Most of the power companies I have dealt with will be happy to hand you a little guide book that covers the code requirements for this type residential work. Go by their book, once you have the work completed, they will come out and inspect it, if it passes they green tag it and hang the meter... power on! If not, the inspector will tell you what needs to be corrected, then reinspect. There is a fee for inspections in my area, but they arent too bad. 50 bucks I think.


----------



## farmgal

I did my pole service and the line to the house, all by looking at others that have been done recently and just copying. All passed inspection. I ran mine underground 400ft, was much cheaper than above ground. Put the underground wire in a sleeve to keep rocks from ever nicking it. 4 inch corrugated plastic drain pipe is cheap and works fine, use the perforated one to keep from making a water way to your house. I tied a small cup to a string and the other end to the wire. Took a shop vac and blew the cup down the 100 ft sections of corrugated then pulled the wire through with the string. Worked like a charm and I felt like mc gyver...lol


----------



## fishhead

Yvonne's hubby said:


> Most of the power companies I have dealt with will be happy to hand you a little guide book that covers the code requirements for this type residential work. Go by their book, once you have the work completed, they will come out and inspect it, if it passes they green tag it and hang the meter... power on! If not, the inspector will tell you what needs to be corrected, then reinspect. There is a fee for inspections in my area, but they arent too bad. 50 bucks I think.


That sounds like a good plan. There are little parts like bonding bushings (?) that a person could overlook if they didn't have the code to follow.

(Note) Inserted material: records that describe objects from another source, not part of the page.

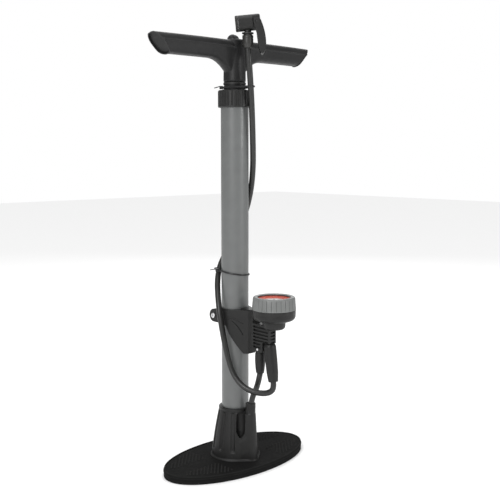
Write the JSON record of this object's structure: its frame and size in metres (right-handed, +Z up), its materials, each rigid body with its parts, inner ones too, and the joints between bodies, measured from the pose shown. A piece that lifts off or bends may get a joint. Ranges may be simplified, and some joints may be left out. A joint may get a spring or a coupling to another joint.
{
  "type": "floor pump",
  "caption": "Upright bicycle floor pump: oval foot with a flared socket, grey steel barrel, T-handle, clamped pressure gauge, wrapped hose and a lever-lock head stowed by the handle.",
  "frame": {"origin": "on the barrel's axis, at the underside of the foot, where the pump stands on the floor", "axes": "+Z up along the barrel, X along the handle and the long axis of the foot, -Y towards the gauge, the hose boss and the stowed pump head, +Y towards the clamp's ear behind the barrel"},
  "size_m": [0.2744, 0.1693, 0.6184],
  "materials": {
    "satin_grey_paint": "satin grey enamel with a faint orange-peel",
    "black_moulding": "fine-grained black glass-filled nylon",
    "grip_plastic": "fine-grained black handle plastic",
    "ring_plastic": "satin mid-grey plastic",
    "red_plastic": "satin red plastic",
    "dial_white": "printed white dial",
    "pointer_black": "black painted needle",
    "lens_clear": "clear moulded lens",
    "hose_rubber": "extruded black rubber hose",
    "black_rubber": "matt black rubber",
    "tie_nylon": "black nylon cable tie",
    "zinc_steel": "bright zinc-plated steel",
    "rod_steel": "polished plated steel",
    "brass": "turned brass",
    "alloy": "machined light alloy",
    "ferrule_dark": "dark grey-brown moulded sleeve"
  },
  "bodies": {
    "pump_body": {"foot": "black_moulding", "barrel_socket": "black_moulding", "barrel": "satin_grey_paint", "valve_seat": "brass", "base_gasket": "black_rubber", "valve_spring": "zinc_steel", "base_barb": "brass", "top_cap": "black_moulding", "rod_bushing": "black_moulding", "rod_wiper": "black_rubber", "gauge_bracket": "black_moulding", "clamp_screw": "zinc_steel", "clamp_nut": "zinc_steel", "air_block": "alloy", "inlet_fitting": "brass", "outlet_fitting": "brass", "supply_connector": "black_rubber", "delivery_connector": "black_rubber", "bracket_screws": "zinc_steel", "gauge_case": "black_moulding", "gauge_dial": "dial_white", "red_flange": "red_plastic", "gauge_lens": "lens_clear", "gauge_movement": "brass", "spring_tube": "brass", "gauge_stem": "brass", "supply_hose": "hose_rubber", "delivery_hose": "hose_rubber", "upper_tie": "tie_nylon", "lower_tie": "tie_nylon", "head_body": "black_moulding", "head_cap": "black_moulding", "head_grommet": "black_rubber", "head_neck": "black_moulding", "hose_ferrule": "ferrule_dark", "lever_pin": "pointer_black"},
    "handle_set": {"handle": "grip_plastic", "piston_rod": "rod_steel", "handle_pin": "zinc_steel", "piston": "black_moulding", "piston_seal": "black_rubber", "piston_washer": "zinc_steel", "piston_nut": "zinc_steel", "stroke_bumper": "black_rubber"},
    "gauge_ring": {"gauge_ring": "ring_plastic"},
    "pointer": {"gauge_pointer": "pointer_black", "pointer_arbor": "brass"},
    "lever": {"head_lever": "black_moulding"},
    "plunger": {"head_plunger": "black_moulding"},
    "poppet": {"valve_poppet": "black_rubber"}
  },
  "joints": [
    {"name": "handle_stroke", "type": "slide", "parent": "pump_body", "child": "handle_set", "axis": [0, 0, 1], "range_m": [0, 0.43]},
    {"name": "gauge_ring_turn", "type": "hinge", "parent": "pump_body", "child": "gauge_ring", "pos_m": [0, -0.0777, 0.238], "axis": [0, 0, 1], "continuous": true},
    {"name": "pointer_turn", "type": "hinge", "parent": "pump_body", "child": "pointer", "pos_m": [0, -0.0777, 0.238], "axis": [0, 0, -1], "range_deg": [0, 270]},
    {"name": "lever_pivot", "type": "hinge", "parent": "pump_body", "child": "lever", "pos_m": [0.00125, -0.04263, 0.60765], "axis": [-0.6807, -0.7325, 0], "range_deg": [0, 95]},
    {"name": "plunger_push", "type": "slide", "parent": "pump_body", "child": "plunger", "axis": [-0.7292, 0.6776, -0.0958], "range_m": [0, 0.0015]},
    {"name": "poppet_lift", "type": "slide", "parent": "pump_body", "child": "poppet", "axis": [0, 0, -1], "range_m": [0, 0.0016], "stiffness_N_per_m": 150, "deforming": ["valve_spring"]}
  ],
  "couplings": [
    {"joint": "plunger_push", "follows": "lever_pivot", "m_per_rad": 0.0009}
  ]
}
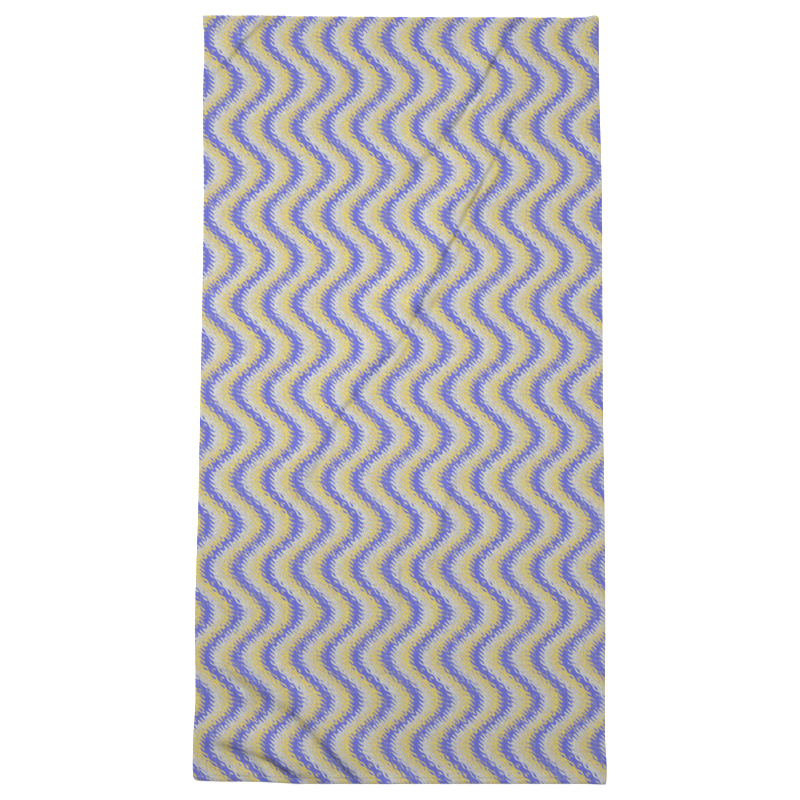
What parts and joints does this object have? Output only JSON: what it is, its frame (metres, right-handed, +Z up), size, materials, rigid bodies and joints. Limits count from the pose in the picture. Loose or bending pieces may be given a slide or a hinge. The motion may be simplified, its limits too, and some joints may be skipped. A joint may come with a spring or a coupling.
{
  "type": "bath towel",
  "caption": "Printed terry bath towel lying face up, hemmed on every side, with low soft creases and a wavy striped print.",
  "frame": {"origin": "on the surface that the towel lies on, under the middle of its outline", "axes": "+X across the towel to the right, +Y along it to its upper end, +Z up out of the printed face"},
  "size_m": [0.7624, 1.416, 0.0135],
  "materials": {
    "printed_terry": "matt printed cotton terry; the colour is the mean of its periwinkle, yellow and pale grey print"
  },
  "bodies": {
    "root": {"towel": "printed_terry"}
  },
  "joints": []
}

When I did my house a friend drew the diagram and I just bought and assembled the parts. It wasn't a big deal and I ended up doing 2 more load centers at the farm. They all passed the state inspection.


----------



## farmgal

Each electric company has a system they want you to use. Find this out then go from there.


----------



## ErinP

Yes prairie hill, it is as easy as it looks. We hooked up our trailer to the pole when we brought it in, too. 

I know Nebraska requires inspection for actual construction, but do they for this? Nonetheless, a code pamphlet would be handy just for easing your mind. Call you local NPPD and see what they have...


----------



## baldylocks

Agree with the others...it's pretty easy although intimidating. I got a book from my power company and just followed the rules. I talked some to the power co engineer in charge of the design (which was just me telling him what I wanted to do...not anything fancy) and he told me a few things. My installation was also underground and I too used a shop-vac to run the pull-cord. Anyhow, the inspector came out, torqued the lugs and slapped his sticker on my meter-base. I did get a lot of advice from the local electrical supply place too...they were super helpful


----------



## swinters

I did one we set up on our place for my mother-in-law. I got a permit and then just looked at a couple nearby that were recently done, sketched the setup, bought the stuff and installed it just like the other ones were and then called the inspector. Only glitch was that I didn't have a breaker labeled (I also fed a yard light and an outlet off the MH panel on the pole). The inspector let me fix that while he was there and posted a completed inspection sticker on it.


----------



## motdaugrnds

That can also be quite dangerous!

We set up our own electrical from pole to trailer. First off, you need to know the size of the line coming down from electrical into your meter/breaker box on that pole. Then you need to know what size wire the breaker box inside your trailer needs. (Our trailer needed a 100 amp, yet we had a 200 amp coming into the box on the pole.)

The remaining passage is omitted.